▶ _WHAT IS BEING ASKED_
Repeat the full listing, word for word.

## Start SOURCE MATERIAL

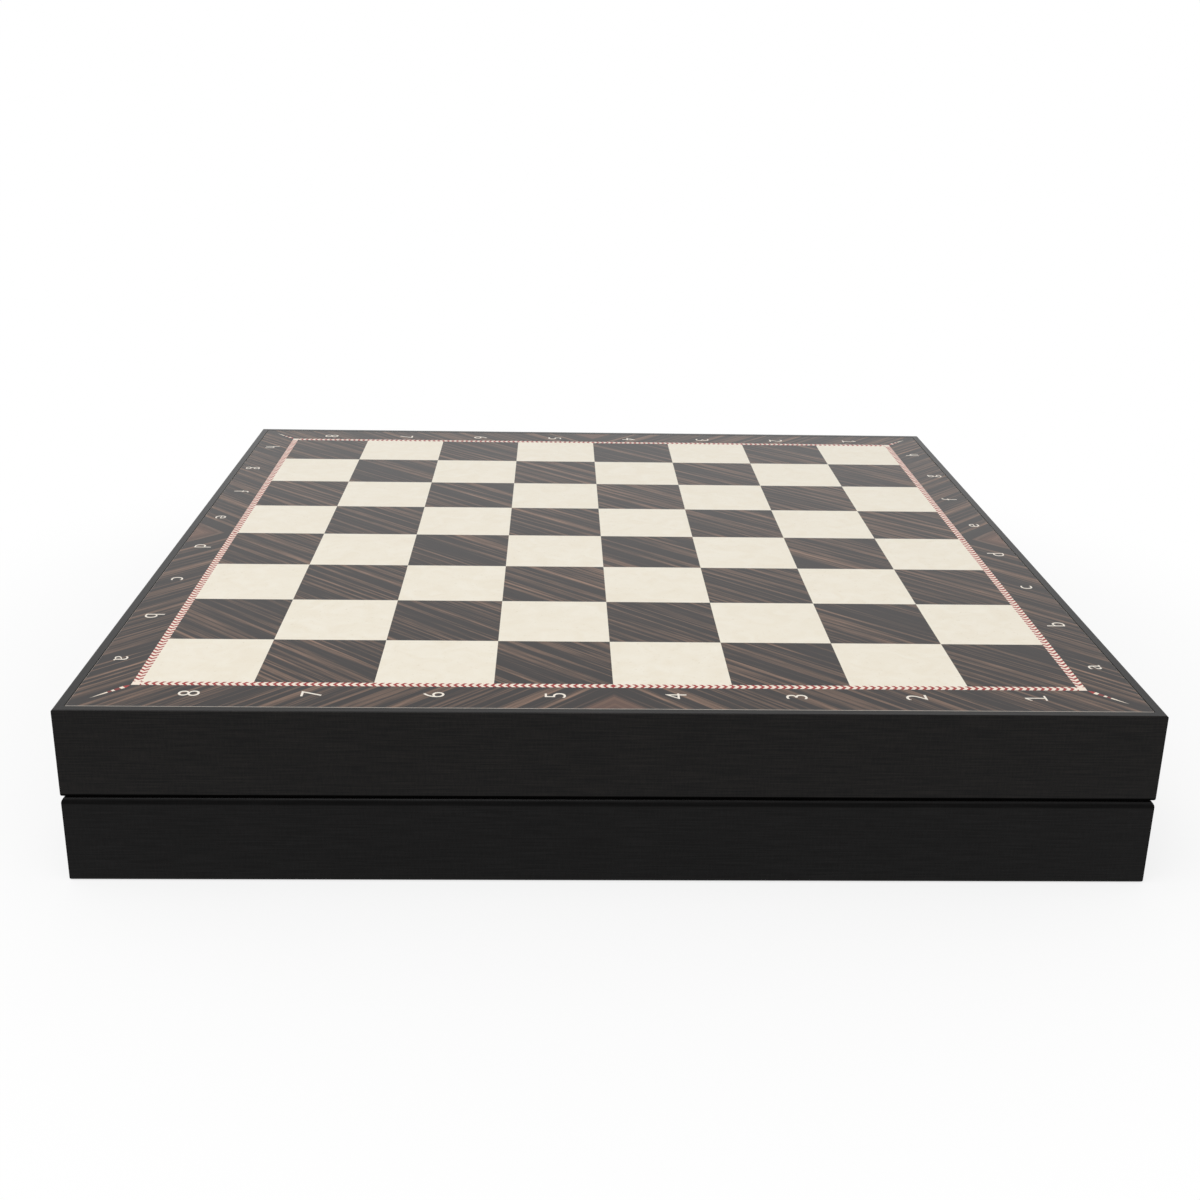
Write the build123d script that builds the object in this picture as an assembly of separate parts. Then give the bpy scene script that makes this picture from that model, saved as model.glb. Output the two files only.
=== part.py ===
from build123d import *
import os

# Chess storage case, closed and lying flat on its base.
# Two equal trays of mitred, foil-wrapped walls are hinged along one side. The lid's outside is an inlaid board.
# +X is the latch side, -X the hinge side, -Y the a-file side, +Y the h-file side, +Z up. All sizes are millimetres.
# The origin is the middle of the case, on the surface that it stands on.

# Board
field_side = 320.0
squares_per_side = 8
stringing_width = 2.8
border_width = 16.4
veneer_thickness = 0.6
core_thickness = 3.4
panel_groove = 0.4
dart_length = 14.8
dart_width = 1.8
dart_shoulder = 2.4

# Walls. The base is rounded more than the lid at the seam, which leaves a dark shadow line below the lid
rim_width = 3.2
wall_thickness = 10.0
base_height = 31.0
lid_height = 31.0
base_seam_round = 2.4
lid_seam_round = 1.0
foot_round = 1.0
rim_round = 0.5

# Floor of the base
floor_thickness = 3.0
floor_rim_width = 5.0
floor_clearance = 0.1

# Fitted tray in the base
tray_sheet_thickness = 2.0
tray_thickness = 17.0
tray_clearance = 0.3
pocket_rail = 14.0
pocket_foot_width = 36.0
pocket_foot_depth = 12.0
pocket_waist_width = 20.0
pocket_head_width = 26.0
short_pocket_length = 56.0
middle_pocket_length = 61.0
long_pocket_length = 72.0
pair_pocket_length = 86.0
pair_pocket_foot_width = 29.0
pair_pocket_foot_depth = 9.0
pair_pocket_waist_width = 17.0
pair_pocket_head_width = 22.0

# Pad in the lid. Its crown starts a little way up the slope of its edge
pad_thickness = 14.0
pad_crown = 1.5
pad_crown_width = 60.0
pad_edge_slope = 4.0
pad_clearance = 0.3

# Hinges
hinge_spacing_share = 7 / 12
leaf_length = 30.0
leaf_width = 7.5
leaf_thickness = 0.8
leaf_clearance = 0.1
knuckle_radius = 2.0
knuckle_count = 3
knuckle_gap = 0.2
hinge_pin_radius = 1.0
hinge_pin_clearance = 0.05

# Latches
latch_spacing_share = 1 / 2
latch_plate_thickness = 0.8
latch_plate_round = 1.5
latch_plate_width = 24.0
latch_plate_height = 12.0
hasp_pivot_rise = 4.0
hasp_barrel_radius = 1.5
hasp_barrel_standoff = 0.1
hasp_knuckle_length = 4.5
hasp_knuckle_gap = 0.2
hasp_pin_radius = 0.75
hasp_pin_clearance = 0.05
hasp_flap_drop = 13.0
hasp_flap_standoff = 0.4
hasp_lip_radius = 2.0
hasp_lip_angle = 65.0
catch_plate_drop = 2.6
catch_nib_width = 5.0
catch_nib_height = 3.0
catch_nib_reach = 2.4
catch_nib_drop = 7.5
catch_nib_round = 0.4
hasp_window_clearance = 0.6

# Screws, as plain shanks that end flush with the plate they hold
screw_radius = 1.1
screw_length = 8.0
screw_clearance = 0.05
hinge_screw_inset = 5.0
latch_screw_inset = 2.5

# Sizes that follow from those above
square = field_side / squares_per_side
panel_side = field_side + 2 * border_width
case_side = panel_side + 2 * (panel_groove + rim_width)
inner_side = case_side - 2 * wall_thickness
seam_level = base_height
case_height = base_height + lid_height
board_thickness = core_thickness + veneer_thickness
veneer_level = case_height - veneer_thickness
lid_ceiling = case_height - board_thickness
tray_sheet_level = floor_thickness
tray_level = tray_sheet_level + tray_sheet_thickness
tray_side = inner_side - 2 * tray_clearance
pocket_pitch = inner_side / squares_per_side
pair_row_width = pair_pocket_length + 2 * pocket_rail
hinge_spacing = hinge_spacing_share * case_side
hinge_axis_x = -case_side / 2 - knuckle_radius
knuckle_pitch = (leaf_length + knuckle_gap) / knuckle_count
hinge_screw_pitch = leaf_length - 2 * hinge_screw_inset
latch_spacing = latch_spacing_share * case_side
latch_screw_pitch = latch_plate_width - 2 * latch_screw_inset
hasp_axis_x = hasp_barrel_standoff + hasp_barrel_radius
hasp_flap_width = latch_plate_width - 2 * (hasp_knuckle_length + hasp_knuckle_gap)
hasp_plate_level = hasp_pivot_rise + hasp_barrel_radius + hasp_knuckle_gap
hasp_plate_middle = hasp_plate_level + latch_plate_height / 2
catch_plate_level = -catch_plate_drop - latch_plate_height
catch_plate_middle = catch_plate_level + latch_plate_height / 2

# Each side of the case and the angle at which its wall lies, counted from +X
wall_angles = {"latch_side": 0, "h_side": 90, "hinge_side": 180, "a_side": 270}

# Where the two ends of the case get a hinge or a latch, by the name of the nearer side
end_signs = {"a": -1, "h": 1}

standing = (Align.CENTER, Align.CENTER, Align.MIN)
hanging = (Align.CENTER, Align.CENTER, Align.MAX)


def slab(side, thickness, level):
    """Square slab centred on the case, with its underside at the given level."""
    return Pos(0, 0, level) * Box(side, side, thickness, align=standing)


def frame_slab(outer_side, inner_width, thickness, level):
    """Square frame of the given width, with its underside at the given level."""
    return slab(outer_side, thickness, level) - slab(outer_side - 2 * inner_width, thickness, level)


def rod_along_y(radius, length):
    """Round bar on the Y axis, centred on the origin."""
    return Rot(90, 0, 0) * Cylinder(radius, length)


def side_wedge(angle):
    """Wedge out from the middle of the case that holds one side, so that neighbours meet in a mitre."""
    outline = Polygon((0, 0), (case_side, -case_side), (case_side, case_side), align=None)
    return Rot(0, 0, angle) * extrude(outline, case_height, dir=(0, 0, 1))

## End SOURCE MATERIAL

▶ _EXPECTED OUTPUT_
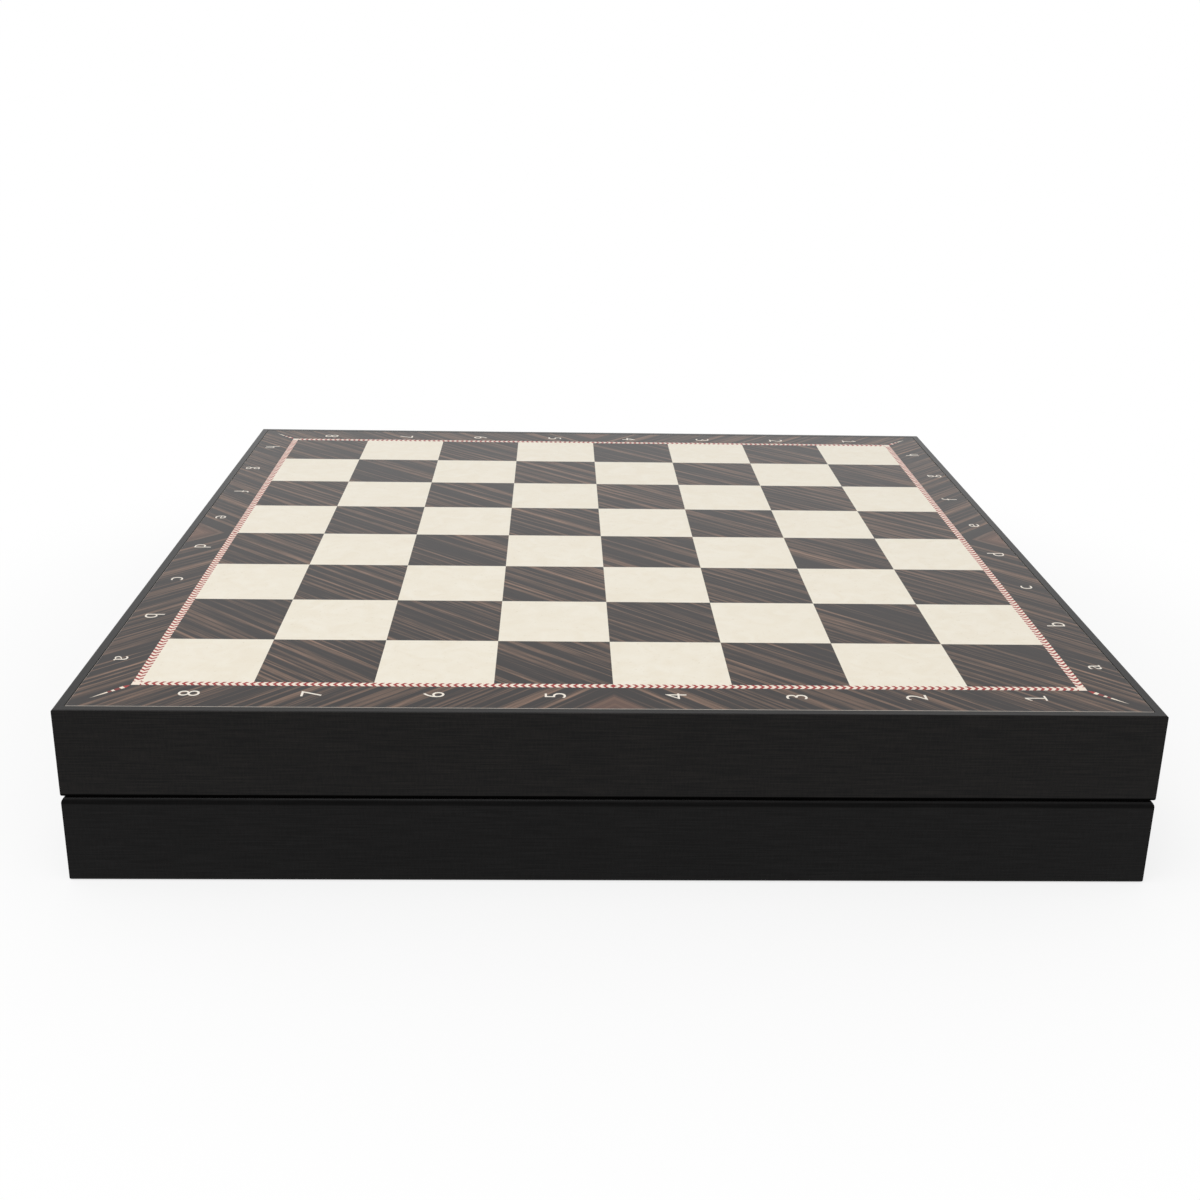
Write the build123d script that builds the object in this picture as an assembly of separate parts. Then give the bpy scene script that makes this picture from that model, saved as model.glb. Output the two files only.
=== part.py ===
from build123d import *
import os

# Chess storage case, closed and lying flat on its base.
# Two equal trays of mitred, foil-wrapped walls are hinged along one side. The lid's outside is an inlaid board.
# +X is the latch side, -X the hinge side, -Y the a-file side, +Y the h-file side, +Z up. All sizes are millimetres.
# The origin is the middle of the case, on the surface that it stands on.

# Board
field_side = 320.0
squares_per_side = 8
stringing_width = 2.8
border_width = 16.4
veneer_thickness = 0.6
core_thickness = 3.4
panel_groove = 0.4
dart_length = 14.8
dart_width = 1.8
dart_shoulder = 2.4

# Walls. The base is rounded more than the lid at the seam, which leaves a dark shadow line below the lid
rim_width = 3.2
wall_thickness = 10.0
base_height = 31.0
lid_height = 31.0
base_seam_round = 2.4
lid_seam_round = 1.0
foot_round = 1.0
rim_round = 0.5

# Floor of the base
floor_thickness = 3.0
floor_rim_width = 5.0
floor_clearance = 0.1

# Fitted tray in the base
tray_sheet_thickness = 2.0
tray_thickness = 17.0
tray_clearance = 0.3
pocket_rail = 14.0
pocket_foot_width = 36.0
pocket_foot_depth = 12.0
pocket_waist_width = 20.0
pocket_head_width = 26.0
short_pocket_length = 56.0
middle_pocket_length = 61.0
long_pocket_length = 72.0
pair_pocket_length = 86.0
pair_pocket_foot_width = 29.0
pair_pocket_foot_depth = 9.0
pair_pocket_waist_width = 17.0
pair_pocket_head_width = 22.0

# Pad in the lid. Its crown starts a little way up the slope of its edge
pad_thickness = 14.0
pad_crown = 1.5
pad_crown_width = 60.0
pad_edge_slope = 4.0
pad_clearance = 0.3

# Hinges
hinge_spacing_share = 7 / 12
leaf_length = 30.0
leaf_width = 7.5
leaf_thickness = 0.8
leaf_clearance = 0.1
knuckle_radius = 2.0
knuckle_count = 3
knuckle_gap = 0.2
hinge_pin_radius = 1.0
hinge_pin_clearance = 0.05

# Latches
latch_spacing_share = 1 / 2
latch_plate_thickness = 0.8
latch_plate_round = 1.5
latch_plate_width = 24.0
latch_plate_height = 12.0
hasp_pivot_rise = 4.0
hasp_barrel_radius = 1.5
hasp_barrel_standoff = 0.1
hasp_knuckle_length = 4.5
hasp_knuckle_gap = 0.2
hasp_pin_radius = 0.75
hasp_pin_clearance = 0.05
hasp_flap_drop = 13.0
hasp_flap_standoff = 0.4
hasp_lip_radius = 2.0
hasp_lip_angle = 65.0
catch_plate_drop = 2.6
catch_nib_width = 5.0
catch_nib_height = 3.0
catch_nib_reach = 2.4
catch_nib_drop = 7.5
catch_nib_round = 0.4
hasp_window_clearance = 0.6

# Screws, as plain shanks that end flush with the plate they hold
screw_radius = 1.1
screw_length = 8.0
screw_clearance = 0.05
hinge_screw_inset = 5.0
latch_screw_inset = 2.5

# Sizes that follow from those above
square = field_side / squares_per_side
panel_side = field_side + 2 * border_width
case_side = panel_side + 2 * (panel_groove + rim_width)
inner_side = case_side - 2 * wall_thickness
seam_level = base_height
case_height = base_height + lid_height
board_thickness = core_thickness + veneer_thickness
veneer_level = case_height - veneer_thickness
lid_ceiling = case_height - board_thickness
tray_sheet_level = floor_thickness
tray_level = tray_sheet_level + tray_sheet_thickness
tray_side = inner_side - 2 * tray_clearance
pocket_pitch = inner_side / squares_per_side
pair_row_width = pair_pocket_length + 2 * pocket_rail
hinge_spacing = hinge_spacing_share * case_side
hinge_axis_x = -case_side / 2 - knuckle_radius
knuckle_pitch = (leaf_length + knuckle_gap) / knuckle_count
hinge_screw_pitch = leaf_length - 2 * hinge_screw_inset
latch_spacing = latch_spacing_share * case_side
latch_screw_pitch = latch_plate_width - 2 * latch_screw_inset
hasp_axis_x = hasp_barrel_standoff + hasp_barrel_radius
hasp_flap_width = latch_plate_width - 2 * (hasp_knuckle_length + hasp_knuckle_gap)
hasp_plate_level = hasp_pivot_rise + hasp_barrel_radius + hasp_knuckle_gap
hasp_plate_middle = hasp_plate_level + latch_plate_height / 2
catch_plate_level = -catch_plate_drop - latch_plate_height
catch_plate_middle = catch_plate_level + latch_plate_height / 2

# Each side of the case and the angle at which its wall lies, counted from +X
wall_angles = {"latch_side": 0, "h_side": 90, "hinge_side": 180, "a_side": 270}

# Where the two ends of the case get a hinge or a latch, by the name of the nearer side
end_signs = {"a": -1, "h": 1}

standing = (Align.CENTER, Align.CENTER, Align.MIN)
hanging = (Align.CENTER, Align.CENTER, Align.MAX)


def slab(side, thickness, level):
    """Square slab centred on the case, with its underside at the given level."""
    return Pos(0, 0, level) * Box(side, side, thickness, align=standing)


def frame_slab(outer_side, inner_width, thickness, level):
    """Square frame of the given width, with its underside at the given level."""
    return slab(outer_side, thickness, level) - slab(outer_side - 2 * inner_width, thickness, level)


def rod_along_y(radius, length):
    """Round bar on the Y axis, centred on the origin."""
    return Rot(90, 0, 0) * Cylinder(radius, length)


def side_wedge(angle):
    """Wedge out from the middle of the case that holds one side, so that neighbours meet in a mitre."""
    outline = Polygon((0, 0), (case_side, -case_side), (case_side, case_side), align=None)
    return Rot(0, 0, angle) * extrude(outline, case_height, dir=(0, 0, 1))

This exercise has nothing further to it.